Evaluation of the Wear Resistance and Electrochemical Behavior of Drill Bits for Drilling Oil and Gas Wells

Abstract

This work aims to study the relation between the hardness and behavioral wear of tungsten carbide inserts (TCI) and polycrystalline diamond compact (PDC) cutters, used as drill bits for drilling oil and gas wells, through wear testing conducted using the pin-on-disc test and the measure of microhardness Knoop test. The morphology of the worn surface was characterized using scanning electron microscopy (SEM), and the chemical composition was taken before and after the wear test inside the tracks using energy-dispersive X-ray spectrometry (EDX).

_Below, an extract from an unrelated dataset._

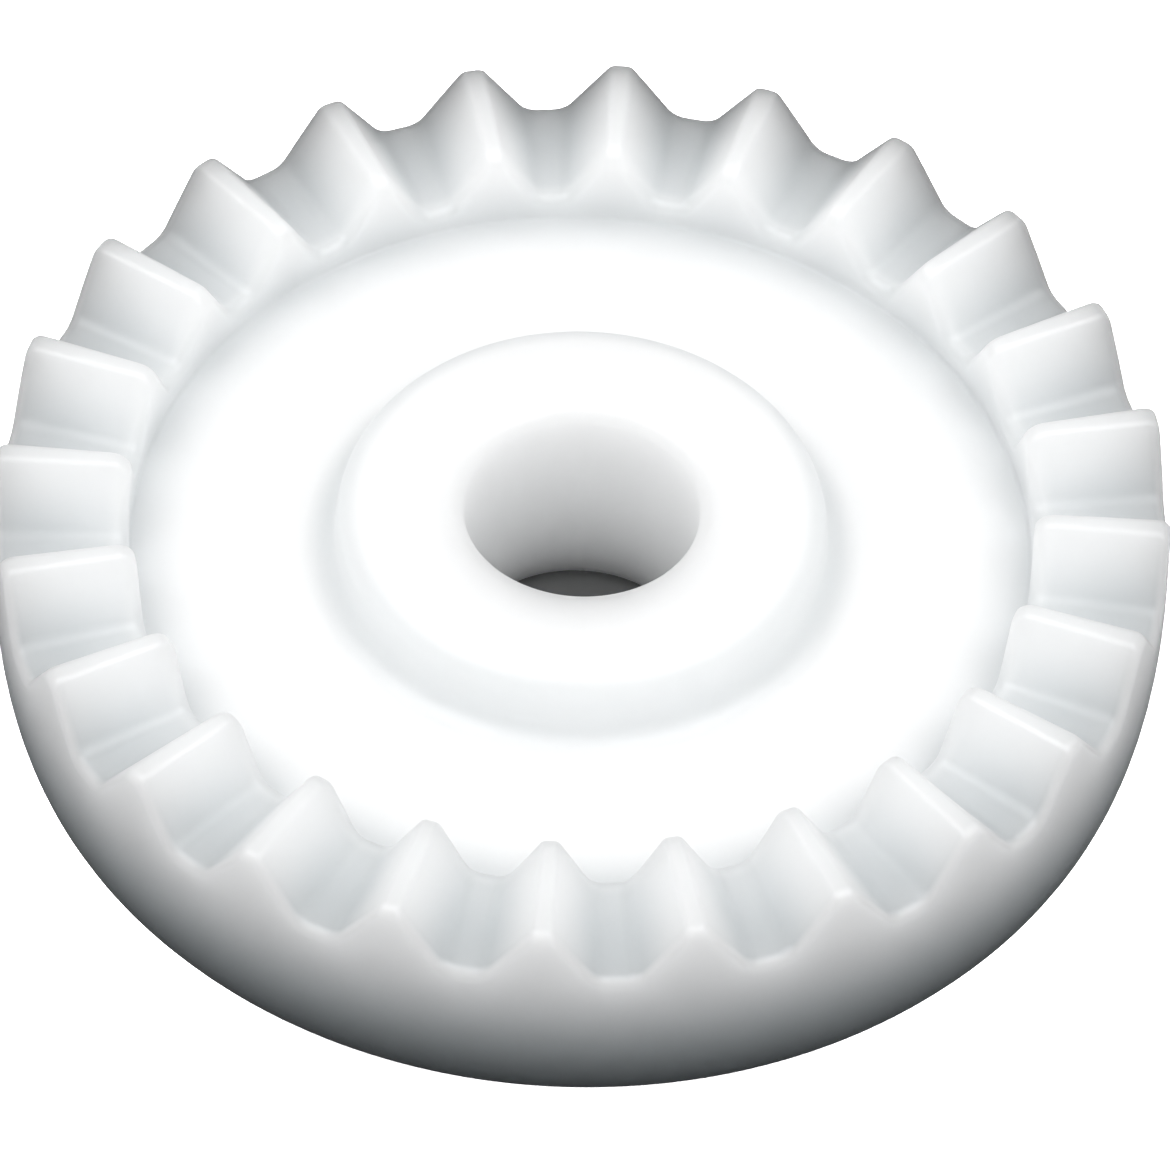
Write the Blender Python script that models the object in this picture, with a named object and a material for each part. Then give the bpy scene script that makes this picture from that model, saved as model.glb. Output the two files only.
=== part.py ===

Additionally, the behavior of the corrosion resistance was evaluated with the electrodynamic polarization technique and was compared with a coating of diamond-like carbon (DLC) in order to determine whether this coating applied to tool steel could serve as a substitute for insert-based coatings in future applications, as its cost is lower than that of the inserts. A paragraph discusses what characteristics must be taken when selecting or manufacturing materials for drill bit applications. In conclusion, it was found that the TCI insert presented cracks in the test tracks, while the PDC insert showed soft wear; this was due to the uncertain hardness, which was greater than the indenter used. Concerning the Tafel test, the curves showed that the PDC insert presents better behavior under corrosion; however, the DLC can be a good substitute.